Don Harvey (Actor) .. Ben Kilpatrick
Born: December 12, 1911
Died: April 23, 1963
Trivia: Don C. Harvey's screen acting career was launched when he signed a Columbia contract in 1949. An all-purpose villain, Harvey showed up in most of Columbia's serials of the era, including Atom Man vs. Superman (1949), Adventures of Sir Galahad (1949), Batman and Robin (1949), Captain Video (1950), and the studio's final chapter play, Blazing the Overland Trail (1956). He also appeared in Columbia's "A" product (Picnic), "B" pictures (Women's Prison) and two-reel comedies (the Three Stooges' Merry Mavericks). Fans of 1950s horror films may recall Harvey as Mac in Revenge of the Creature (1955) and Lester Banning in Creature with the Atom Brain (1955). Don C. Harvey was married to actress June Harvey.

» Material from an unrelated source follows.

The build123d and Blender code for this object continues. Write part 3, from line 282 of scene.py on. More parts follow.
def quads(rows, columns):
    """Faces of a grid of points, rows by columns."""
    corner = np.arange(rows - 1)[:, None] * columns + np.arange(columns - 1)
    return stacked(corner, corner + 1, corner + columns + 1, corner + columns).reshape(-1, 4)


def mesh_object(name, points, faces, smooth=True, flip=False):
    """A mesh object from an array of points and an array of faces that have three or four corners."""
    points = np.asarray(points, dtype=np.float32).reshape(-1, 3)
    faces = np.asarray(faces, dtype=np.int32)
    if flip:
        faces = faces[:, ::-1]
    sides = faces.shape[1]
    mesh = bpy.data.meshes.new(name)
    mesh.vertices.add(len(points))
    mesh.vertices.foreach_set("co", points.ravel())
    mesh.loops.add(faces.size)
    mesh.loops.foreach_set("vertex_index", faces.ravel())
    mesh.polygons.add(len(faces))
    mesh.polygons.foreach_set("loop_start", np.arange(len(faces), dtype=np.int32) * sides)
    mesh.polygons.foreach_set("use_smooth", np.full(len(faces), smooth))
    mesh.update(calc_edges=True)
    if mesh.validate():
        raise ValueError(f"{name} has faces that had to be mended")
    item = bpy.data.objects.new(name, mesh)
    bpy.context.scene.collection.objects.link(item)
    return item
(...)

John Cason (Actor) .. O.C. Hanks
Born: July 30, 1918
Died: July 07, 1961
Trivia: Mean-looking John Lacy Cason was one of those unsung Hollywood heroes: a stuntman. A former professional prizefighter (hence his battered-looking nose), Cason was, according to his fellow stunt people, Pierce Lyden, "one of the toughest men in the business." He had arrived in Hollywood in the late '30s and began receiving billing in 1941, always playing henchmen. Nicknamed "Lefty" due to a fierce left-handed hook, Cason appeared in scores of B-Westerns in the '40s and guest starred on nearly all the television oaters of the following decade. He died in a road accident near Santa Barbara, CA, shortly after finishing an episode of Wagon Train.
Don Carlos (Actor) .. Bob Meeks
Philip Carey (Actor) .. Brady Sutton
Born: July 15, 1925
Died: February 06, 2009
Trivia: Beefy, muscular leading man Philip Carey entered films in 1951, shortly after his hitch in the Marines was up. Cutting quite a dashing figure in a 19th-century military uniform, Carey was most often cast as an American cavalry officer. In a similar vein, he appeared as Canadian-born Lt. Michael Rhodes on the 1956 TV series Tales of the 77th Bengal Lancers. Curiously, he never appeared in any of director John Ford's cavalry films, though he did co-star in Ford's Mister Roberts (1955) and The Long Gray Line (1955). In 1959, Carey starred in a TV series based on Raymond Chandler's hard-boiled private eye Philip Marlowe. While no one could fault his performance in the role, the Philip Marlowe series survived but a single season. He is best known for his four subsequent TV assignments: as spokesperson for the regionally aired Granny Goose potato chips commercials, as forever-flustered Lt. Parmalee on the comedy Western Laredo (1966-1968), as narrator of the documentary series Untamed World (1968-1975), and, from 1980-2007, as eternally scheming patriarch Asa Buchanan on the daytime soap opera One Life to Live. One of Philip Carey's least typical TV appearances was on a 1971 All in the Family episode, in which he played Archie Bunker's macho-man bar buddy -- who turns out to be a homosexual.